A concerning trend we did notice while researching this article is accessibility rebellion. Accessibility is finally getting into the spotlight, which is cause for celebration. And while it shouldn’t be considered a “trend,” it has made the list for design trends the last two years. However, as many people in the accessibility community are aware of, there are still a lot of people out there who refuse to learn how to design inclusively. This seems to be resulting in designs that are intentionally un-inclusive to make a statement (such as anti-design/overstimulation). I’ve seen individual designers on Twitter act out against accessibility, but to see this childishness on such a grand scale is troubling to say the least. We just hope they get it out of their system, take a little nap, and wake up ready to realize accessible design is not a hinderance to anyone’s artistic ability but is providing a platform to create beautiful things no one has ever seen before that are usable by everyone. Accessibility rebels aren’t standing up for artistic venture – they’re simply proving they don’t have the capability to provide beauty and usability which is resulting in these anti-design tantrums, which is a shame. We like to think they can do better.

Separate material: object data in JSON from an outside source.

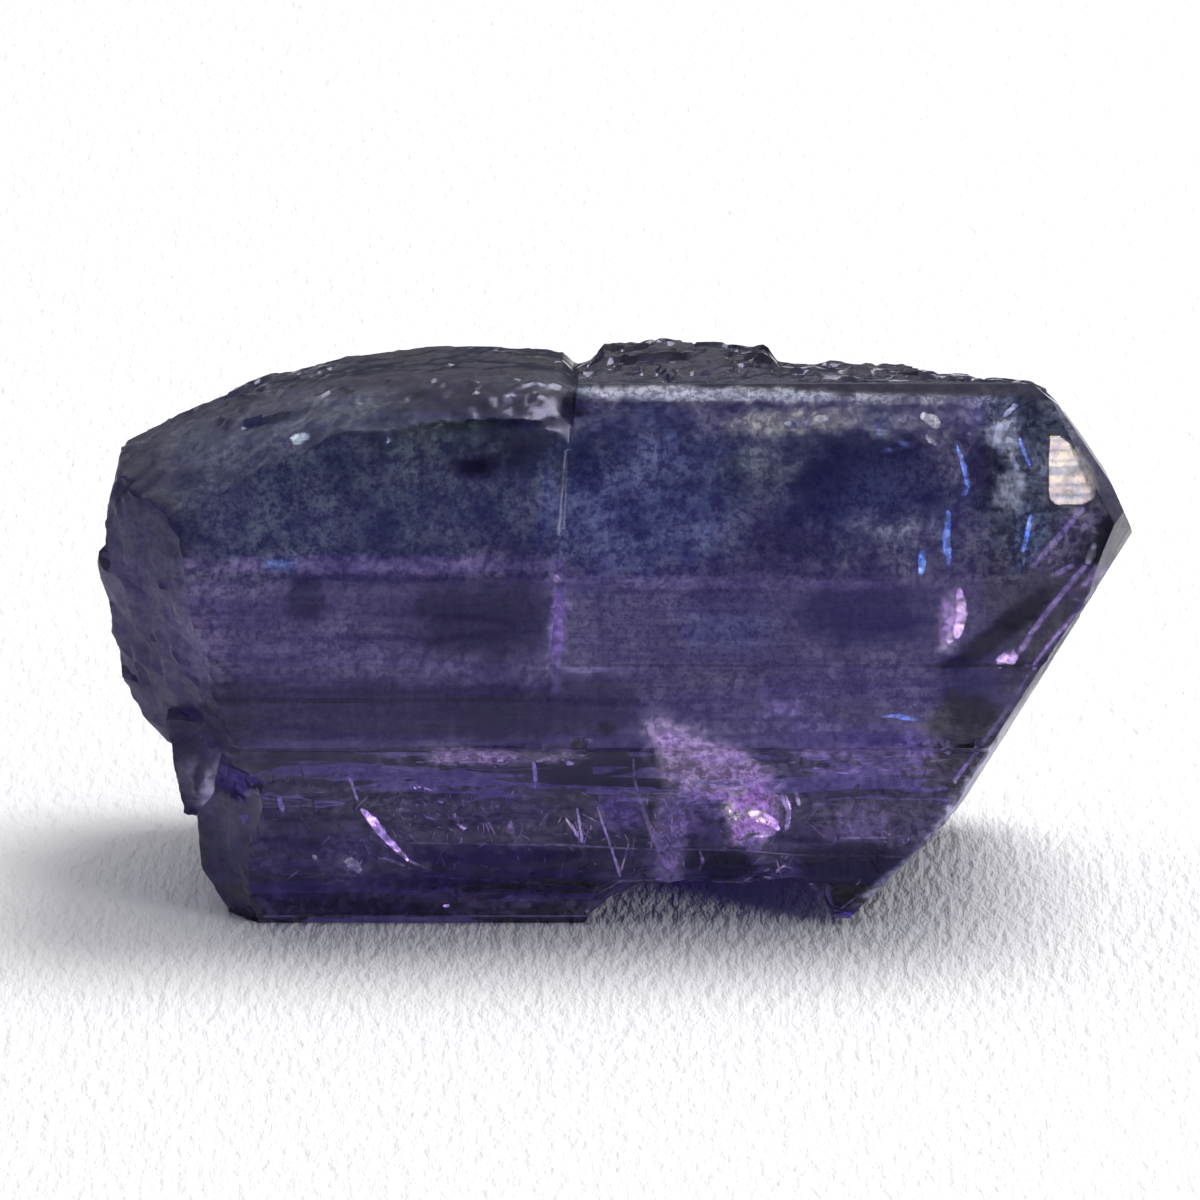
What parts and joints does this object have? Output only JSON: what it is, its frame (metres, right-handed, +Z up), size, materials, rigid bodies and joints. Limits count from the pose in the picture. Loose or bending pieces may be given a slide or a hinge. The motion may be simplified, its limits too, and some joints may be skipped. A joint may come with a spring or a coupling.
{
  "type": "rough tanzanite crystal",
  "caption": "Rough tanzanite: a flattened violet-blue prism with striated faces, a chisel tip, a broken top and a broken end.",
  "frame": {"origin": "middle of the outer box on the surface that the crystal rests on", "axes": "+X along the crystal to its chisel tip, +Y from the front faces to the back, +Z up"},
  "size_m": [0.0201, 0.0088, 0.0109],
  "materials": {
    "tanzanite": "clear trichroic crystal, steel blue above and violet below, with glossy striated faces and broken surfaces"
  },
  "bodies": {
    "root": {"tanzanite_crystal": "tanzanite"}
  },
  "joints": []
}
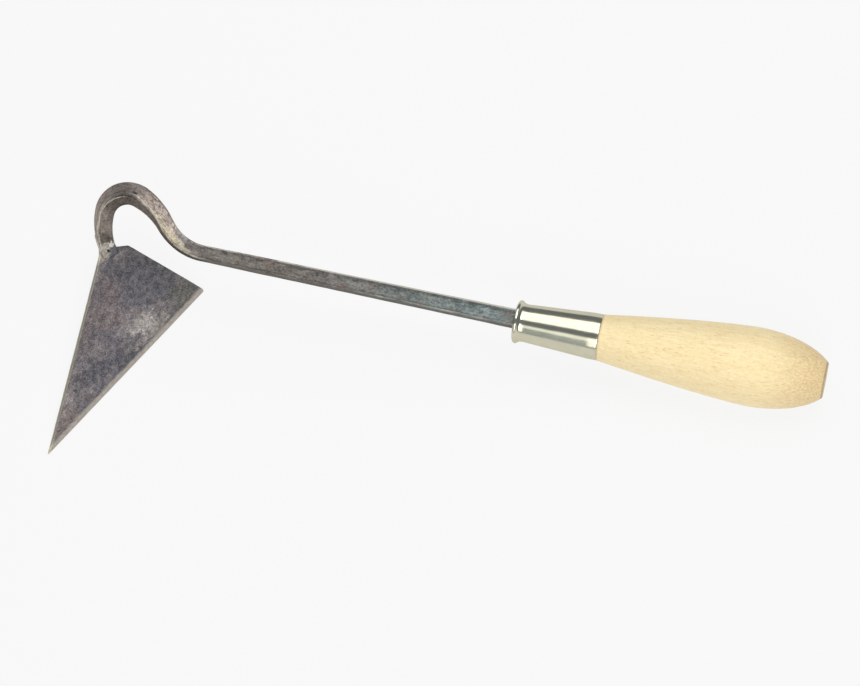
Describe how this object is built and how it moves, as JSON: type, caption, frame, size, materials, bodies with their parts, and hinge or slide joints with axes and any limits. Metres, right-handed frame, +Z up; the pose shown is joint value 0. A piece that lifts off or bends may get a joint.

Web design is exciting and a fantastic vision of peoples’ creativity. There’s nothing like creating something beautiful with the confidence it will be usable by all people and benefit a client’s business. While the projections for 2023 are a reminiscent of Pandora’s jar, true to the myth we are still left with hope. As more and more people recognize the need for accessibility as we progress, the more usable designs and design trends we’ll be seeing (and just because they’re not predicted right now, doesn’t mean they won’t happen). After all, accessibility benefits SEO and usability for ALL users, and reduces user frustration and bounce rates. It’s not only the right thing to do, it’s just good business. So when designing new sites this year, just keep in mind the more accessible your website is, the more users have access to it resulting in a higher potential of profit and/or user conversion.